**Job:** Will you return, word for word, only the lines from the top of the data below down to and including the one with "mouth_flare_depth = 9.0"?
-=-=-=-=-
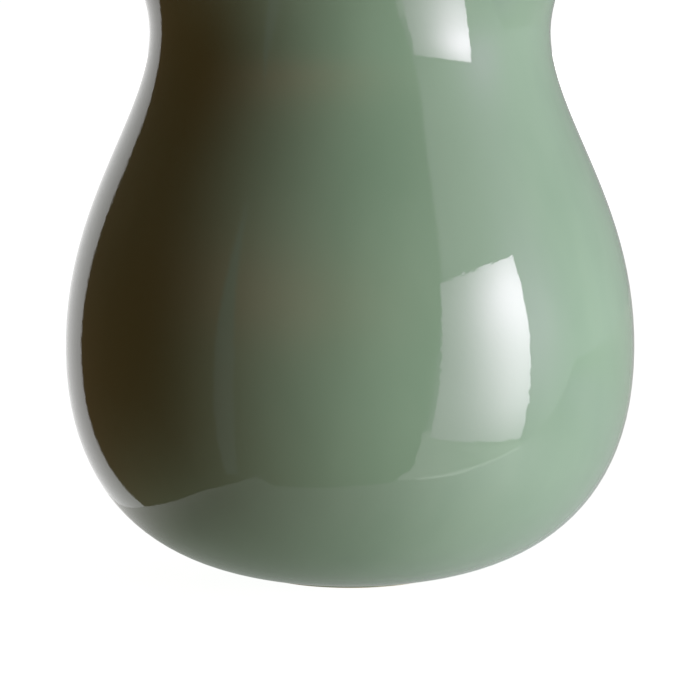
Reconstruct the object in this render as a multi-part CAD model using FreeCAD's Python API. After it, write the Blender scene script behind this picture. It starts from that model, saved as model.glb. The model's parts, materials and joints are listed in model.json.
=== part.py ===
import FreeCAD, Part

import math
import os

# Celadon meiping vase, thrown in sections that are luted together with slip
# and glazed inside and out. Millimetres. The vase stands on the plane z = 0,
# the Z axis is its axis, and the origin is the middle of its foot.

# Belly, waist and shoulder of the glazed outside: radius, rise from the
# feature below, and radius of curvature of the outline there, which is
# tighter above the waist than below it
belly_radius = 100.0
belly_height = 79.5
belly_curve_radius = 135.0
waist_radius = 69.8
waist_rise = 111.5
waist_curve_radius = 43.0
waist_upper_curve_radius = 31.0
shoulder_radius = 110.0
shoulder_rise = 119.0
shoulder_curve_radius = 88.0

# Dome, from the shoulder in to the root of the neck
dome_end_radius = 32.0
dome_rise = 71.0
dome_slope_degrees = 22.0
dome_handle = 34.0

# Neck and rolled lip
neck_radius = 25.0
neck_root_rise = 10.0
neck_length = 7.0
lip_fillet_radius = 5.0
lip_reach = 8.0
lip_bead_radius = 4.2
mouth_flare_depth = 9.0

# Underside, from the belly in to the foot
foot_radius = 35.0
foot_height = 0.9
underside_slope_degrees = 8.5
underside_handle = 27.0

# Foot ring, with its bare bearing edge
foot_ring_width = 7.0
foot_ring_height = 4.5
bearing_bevel = 0.4

# Floor inside the base bowl
floor_height = 9.6
floor_radius = 30.0
floor_handle = 38.0

# Clay wall, glaze skins, and the gap that the glaze keeps from the table
wall_thickness = 5.2
glaze_thickness = 0.8
glaze_stop_height = 0.4
glaze_edge_radius = 0.4

# Slip in the seams, and how far each stepped seam laps
slip_thickness = 0.4
belly_lap = 7.0
waist_lap = 6.0
shoulder_lap = 6.0
neck_lap = 3.5
rim_lap = 3.0

# Shares of the way to the corner, for the round curves of the neck root and
# of the mouth. A share of 0.55 makes a quarter ellipse.
root_handle_share = 0.6
mouth_handle_share = 0.55

# At the end of a cubic curve, the radius of curvature is this number times
# the handle squared, over the reach of the far handle from the end tangent
CUBIC_CURVATURE = 1.5

# Margin by which a seam's outline runs past the faces of the wall
overrun = 3.0

# Heights that follow from the rises
waist_height = belly_height + waist_rise
shoulder_height = waist_height + shoulder_rise
dome_end_height = shoulder_height + dome_rise
neck_root_height = dome_end_height + neck_root_rise
lip_fillet_height = neck_root_height + neck_length
lip_bead_centre_radius = neck_radius + lip_reach - lip_bead_radius
lip_bead_offset = lip_bead_centre_radius - neck_radius - lip_fillet_radius
lip_bead_rise = math.sqrt((lip_fillet_radius + lip_bead_radius) ** 2 - lip_bead_offset ** 2)
lip_bead_centre_height = lip_fillet_height + lip_bead_rise

# Depths below the glazed outside at which the clay starts and ends
clay_depth = glaze_thickness
lining_depth = glaze_thickness + wall_thickness
inside_depth = lining_depth + glaze_thickness


def at(radius, height):
    """Point of a section in the XZ plane."""
    return FreeCAD.Vector(radius, 0, height)


def line(start, end):
    """Straight edge of a section."""
    return Part.makeLine(start, end)


def cubic(start, start_handle, end_handle, end):
    """Cubic curve from start to end, by its two handles."""
    curve = Part.BezierCurve()
    curve.setPoles([start, start_handle, end_handle, end])
    return curve.toShape()


def arc(centre, radius, start_angle, end_angle):
    """Arc of a section about a centre, between two angles in radians."""
    def on_arc(angle):
        return at(centre.x + radius * math.cos(angle), centre.z + radius * math.sin(angle))
    middle = (start_angle + end_angle) / 2
    return Part.Arc(on_arc(start_angle), on_arc(middle), on_arc(end_angle)).toShape()


def polyline(points):
    """Straight edges through the points, in order."""
    return [line(a, b) for a, b in zip(points[:-1], points[1:])]


def handle(curve_radius, reach):
    """Length of the handle that gives a cubic this radius of curvature at its end."""
    return math.sqrt(curve_radius * abs(reach) / CUBIC_CURVATURE)


def swell(low, high, low_curve_radius, high_curve_radius):
    """Curve between two upright tangents, from a low point to a high one."""
    reach = high.x - low.x
    low_handle = at(low.x, low.z + handle(low_curve_radius, reach))
    high_handle = at(high.x, high.z - handle(high_curve_radius, reach))
    return cubic(low, low_handle, high_handle, high)


def bowl_curve(end, end_handle, depth):
    """Curve from an end near the axis out and up to the belly."""
    belly = at(belly_radius - depth, belly_height)
    drop = handle(belly_curve_radius - depth, belly.x - end_handle.x)
    return cubic(end, end_handle, at(belly.x, belly.z - drop), belly)


def underside_curve(depth):
    """Curve of the underside and the belly, from the foot up."""
    slope = math.radians(underside_slope_degrees)
    end = at(foot_radius - depth, foot_height + depth)
    run = underside_handle * math.cos(slope)
    rise = underside_handle * math.sin(slope)
    return bowl_curve(end, at(end.x + run, end.z + rise), depth)


def floor_curve(depth, height):
    """Curve of the floor and the belly inside the vase, from the flat floor up."""
    return bowl_curve(at(floor_radius, height), at(floor_radius + floor_handle, height), depth)


def wall_curves(depth):
    """Curves of the wall from the belly to the straight neck, at a depth in the wall."""
    belly = at(belly_radius - depth, belly_height)
    waist = at(waist_radius - depth, waist_height)
    shoulder = at(shoulder_radius - depth, shoulder_height)
    belly_curve = belly_curve_radius - depth
    waist_curve = waist_curve_radius + depth
    waist_upper_curve = waist_upper_curve_radius + depth
    shoulder_curve = shoulder_curve_radius - depth
    lower = swell(belly, waist, belly_curve, waist_curve)
    upper = swell(waist, shoulder, waist_upper_curve, shoulder_curve)
    return [lower, upper] + dome_curves(shoulder, shoulder_curve, depth)


def dome_curves(shoulder, shoulder_curve, depth):
    """Curves from the shoulder over the dome and up into the neck."""
    slope = math.radians(dome_slope_degrees)
    end = at(dome_end_radius - depth * math.sin(slope), dome_end_height - depth * math.cos(slope))
    end_handle = at(end.x + dome_handle * math.cos(slope), end.z - dome_handle * math.sin(slope))
    climb = handle(shoulder_curve, shoulder.x - end_handle.x)
    dome = cubic(shoulder, at(shoulder.x, shoulder.z + climb), end_handle, end)
    neck = at(neck_radius - depth, neck_root_height)
    corner = at(neck.x, end.z + (end.x - neck.x) * math.tan(slope))
    root = cubic(end, between(end, corner), between(neck, corner), neck)
    return [dome, root]


def between(start, corner):
    """Handle of the neck root, on the way from a start to the corner."""
    return start + (corner - start) * root_handle_share


def lip_curves(depth):
    """Outside of the straight neck and of the lip, up to its crown."""
    fillet_centre = at(neck_radius + lip_fillet_radius, lip_fillet_height)
    bead_centre = at(lip_bead_centre_radius, lip_bead_centre_height)
    turn = math.atan2(lip_bead_rise, lip_bead_offset)
    neck = line(at(neck_radius - depth, neck_root_height), at(neck_radius - depth, lip_fillet_height))
    fillet = arc(fillet_centre, lip_fillet_radius + depth, math.pi, turn)
    bead = arc(bead_centre, lip_bead_radius - depth, turn - math.pi, math.pi / 2)
    return [neck, fillet, bead]


def mouth_curves(depth, crown_depth):
    """Inside of the straight neck and of the mouth, up to the crown."""
    crown = at(lip_bead_centre_radius, lip_bead_centre_height + lip_bead_radius - crown_depth)
    bore = neck_radius - depth
    throat = at(bore, lip_bead_centre_height + lip_bead_radius - mouth_flare_depth)
    throat_handle = at(bore, throat.z + (crown.z - throat.z) * mouth_handle_share)
    crown_handle = at(crown.x - (crown.x - bore) * mouth_handle_share, crown.z)
    flare = cubic(throat, throat_handle, crown_handle, crown)
    return [line(at(bore, neck_root_height), throat), flare]


def outside(depth):
    """Outline of the outside from the foot to the crown, at a depth in the wall."""
    return [underside_curve(depth)] + wall_curves(depth) + lip_curves(depth)


def inside(depth, floor, crown_depth):
    """Outline of the inside from the flat floor to the crown."""
    return [floor_curve(depth, floor)] + wall_curves(depth) + mouth_curves(depth, crown_depth)


def face_of(edges):
    """Flat face bounded by edges that meet end to end."""
    return Part.Face(Part.Wire(Part.sortEdges(edges)[0]))


def turned(face):
    """Solid of a section turned about the vase's axis."""
    return face.revolve(FreeCAD.Vector(0, 0, 0), FreeCAD.Vector(0, 0, 1), 360)


def crown_point(depth):
    """Top of the lip at a depth below its glaze."""
    return at(lip_bead_centre_radius, lip_bead_centre_height + lip_bead_radius - depth)


def outer_glaze_section():
    """Skin from the foot up over the body to the crown of the lip."""
    skin_foot = at(foot_radius, foot_height)
    clay_foot = at(foot_radius - clay_depth, foot_height + clay_depth)
    stop = at(foot_radius - clay_depth, glaze_stop_height)
    edge_centre = at(foot_radius - glaze_edge_radius, glaze_stop_height + glaze_edge_radius)
    edge = arc(edge_centre, glaze_edge_radius, -math.pi / 2, 0)
    hem = [line(clay_foot, stop), line(stop, at(edge_centre.x, glaze_stop_height)), edge]
    wall = [line(at(foot_radius, edge_centre.z), skin_foot)]
    crown = [line(crown_point(0), crown_point(clay_depth))]
    return face_of(hem + wall + outside(0) + crown + outside(clay_depth))


def clay_section():
    """The whole clay body, before it is parted at its seams."""
    outer_foot = foot_radius - clay_depth
    inner_foot = outer_foot - foot_ring_width
    under = polyline([
        at(0, foot_ring_height),
        at(inner_foot, foot_ring_height),
        at(inner_foot, bearing_bevel),
        at(inner_foot + bearing_bevel, 0),
        at(outer_foot - bearing_bevel, 0),
        at(outer_foot, bearing_bevel),
        at(outer_foot, foot_height + clay_depth),
    ])
    axis = line(at(0, foot_ring_height), at(0, floor_height))
    floor = line(at(0, floor_height), at(floor_radius, floor_height))
    crown_wall = inside(lining_depth, floor_height, clay_depth)
    return face_of(under + outside(clay_depth) + crown_wall + [floor, axis])


def inner_glaze_section():
    """Lining from the floor up to the crown of the lip."""
    skin_floor = floor_height + glaze_thickness
    axis = line(at(0, floor_height), at(0, skin_floor))
    low_floor = line(at(0, floor_height), at(floor_radius, floor_height))
    top_floor = line(at(0, skin_floor), at(floor_radius, skin_floor))
    crown = line(crown_point(0), crown_point(clay_depth))
    clay_side = inside(lining_depth, floor_height, clay_depth)
    air_side = inside(inside_depth, skin_floor, 0)
    return face_of([axis, low_floor, top_floor, crown] + clay_side + air_side)


def base_glaze_section():
    """Glaze under the floor, with a skirt down the inside of the foot ring."""
    wall = foot_radius - clay_depth - foot_ring_width
    skin = wall - glaze_thickness
    under = foot_ring_height - glaze_thickness
    return face_of(polyline([
        at(0, foot_ring_height),
        at(wall, foot_ring_height),
        at(wall, glaze_stop_height),
        at(skin, glaze_stop_height),
        at(skin, under),
        at(0, under),
        at(0, foot_ring_height),
    ]))


def foot_seam():
    """Slip in the groove of the bowl that the foot ring is set into."""
    ring_outer = foot_radius - clay_depth
    ring_inner = ring_outer - foot_ring_width
    groove = ring_outer + slip_thickness
    top = foot_ring_height + slip_thickness
    return face_of(polyline([
        at(ring_inner, foot_ring_height),
        at(ring_outer, foot_ring_height),
        at(ring_outer, foot_height),
        at(groove, foot_height),
        at(groove, top),
        at(ring_inner, top),
        at(ring_inner, foot_ring_height),
    ]))


def stepped_seam(outer_radius, height, lap):
    """Slip between two sections whose ends are stepped and lap each other."""
    outer = outer_radius - clay_depth
    middle = outer - wall_thickness / 2
    past_outside = outer + overrun
    past_inside = outer - wall_thickness - overrun
    step = middle + slip_thickness
    return face_of(polyline([
        at(past_outside, height),
        at(past_outside, height + slip_thickness),
        at(step, height + slip_thickness),
        at(step, height + lap + slip_thickness),
        at(past_inside, height + lap + slip_thickness),
        at(past_inside, height + lap),
        at(middle, height + lap),
        at(middle, height),
        at(past_outside, height),
    ]))


def seams():
    """Slip outlines from the foot to the lip, each with its node's name."""
    return [
        ("foot_slip", foot_seam()),
        ("belly_slip", stepped_seam(belly_radius, belly_height, belly_lap)),
        ("waist_slip", stepped_seam(waist_radius, waist_height, waist_lap)),
        ("shoulder_slip", stepped_seam(shoulder_radius, shoulder_height, shoulder_lap)),
        ("neck_slip", stepped_seam(neck_radius, neck_root_height, neck_lap)),
        ("rim_slip", stepped_seam(neck_radius, lip_fillet_height, rim_lap)),
    ]


def clay_pieces(clay, seam_faces):
    """Clay sections that are left when the slip is cut out, from the foot up."""
    names = [
        "foot_ring",
        "base_bowl",
        "belly_section",
        "shoulder_section",
        "dome_section",
        "neck_section",
        "mouth_rim",
    ]
    parted = clay.cut(seam_faces).Faces
    parted.sort(key=lambda face: face.BoundBox.ZMin)
    if len(parted) != len(names):
        raise ValueError("the seams part the clay into %d pieces" % len(parted))
    return list(zip(names, parted))


def build():
    """Every piece of the vase, as node names with their solids."""
    clay = clay_section()
    slips = [(name, seam.common(clay).Faces[0]) for name, seam in seams()]
    sections = clay_pieces(clay, [face for name, face in slips]) + slips
    sections.append(("outer_glaze", outer_glaze_section()))
    sections.append(("inner_glaze", inner_glaze_section()))
    sections.append(("base_glaze", base_glaze_section()))
    return [(name, turned(face)) for name, face in sections]


os.makedirs("parts", exist_ok=True)
for node, shape in build():
    shape.exportStep("parts/" + node + ".step")
    print("%-18s volume %10.1f mm3, valid %s" % (node, shape.Volume, shape.isValid()))
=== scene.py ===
import json
import logging
import math
from dataclasses import dataclass
from enum import Enum

import bpy
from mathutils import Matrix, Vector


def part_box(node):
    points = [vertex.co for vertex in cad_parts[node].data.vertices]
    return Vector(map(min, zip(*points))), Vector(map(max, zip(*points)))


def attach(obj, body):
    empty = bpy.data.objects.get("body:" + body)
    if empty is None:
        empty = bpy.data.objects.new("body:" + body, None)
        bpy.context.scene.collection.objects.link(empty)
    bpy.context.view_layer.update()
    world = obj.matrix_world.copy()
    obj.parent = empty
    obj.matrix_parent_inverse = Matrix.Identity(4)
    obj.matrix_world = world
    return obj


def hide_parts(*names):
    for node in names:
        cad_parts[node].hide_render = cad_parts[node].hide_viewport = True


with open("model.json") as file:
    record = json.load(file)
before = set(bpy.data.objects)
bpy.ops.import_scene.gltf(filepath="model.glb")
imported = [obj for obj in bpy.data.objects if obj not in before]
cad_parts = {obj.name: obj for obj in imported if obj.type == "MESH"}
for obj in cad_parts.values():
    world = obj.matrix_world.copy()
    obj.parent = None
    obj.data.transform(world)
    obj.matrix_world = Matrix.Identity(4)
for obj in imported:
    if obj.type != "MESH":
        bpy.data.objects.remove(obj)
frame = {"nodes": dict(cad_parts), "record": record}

LOG = logging.getLogger("celadon_vase")

Point = tuple[float, float]
Segment = tuple[Point, Point, Point, Point]
Colour = tuple[float, float, float]
Place = tuple[float, float, float]
Wire = bpy.types.NodeSocket
Value = Wire | float | Colour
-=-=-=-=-
**Solution for this problem:**
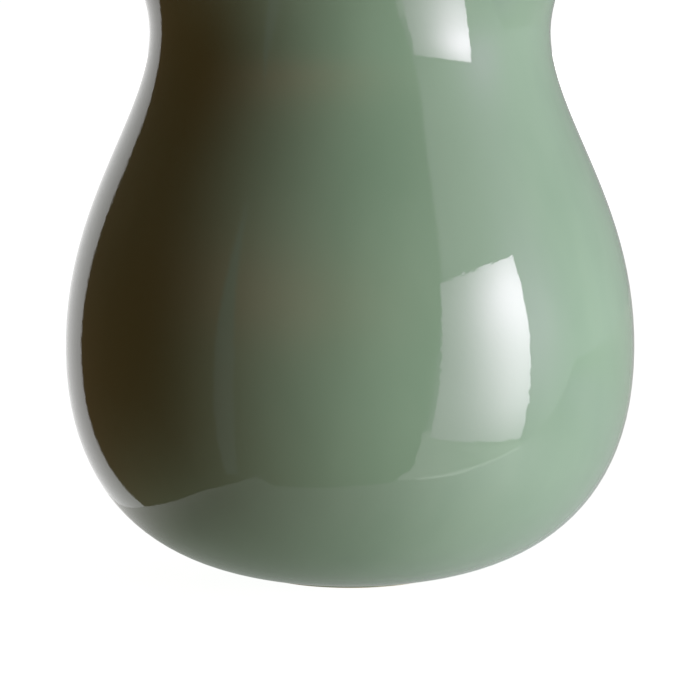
Reconstruct the object in this render as a multi-part CAD model using FreeCAD's Python API. After it, write the Blender scene script behind this picture. It starts from that model, saved as model.glb. The model's parts, materials and joints are listed in model.json.
=== part.py ===
import FreeCAD, Part

import math
import os

# Celadon meiping vase, thrown in sections that are luted together with slip
# and glazed inside and out. Millimetres. The vase stands on the plane z = 0,
# the Z axis is its axis, and the origin is the middle of its foot.

# Belly, waist and shoulder of the glazed outside: radius, rise from the
# feature below, and radius of curvature of the outline there, which is
# tighter above the waist than below it
belly_radius = 100.0
belly_height = 79.5
belly_curve_radius = 135.0
waist_radius = 69.8
waist_rise = 111.5
waist_curve_radius = 43.0
waist_upper_curve_radius = 31.0
shoulder_radius = 110.0
shoulder_rise = 119.0
shoulder_curve_radius = 88.0

# Dome, from the shoulder in to the root of the neck
dome_end_radius = 32.0
dome_rise = 71.0
dome_slope_degrees = 22.0
dome_handle = 34.0

# Neck and rolled lip
neck_radius = 25.0
neck_root_rise = 10.0
neck_length = 7.0
lip_fillet_radius = 5.0
lip_reach = 8.0
lip_bead_radius = 4.2
mouth_flare_depth = 9.0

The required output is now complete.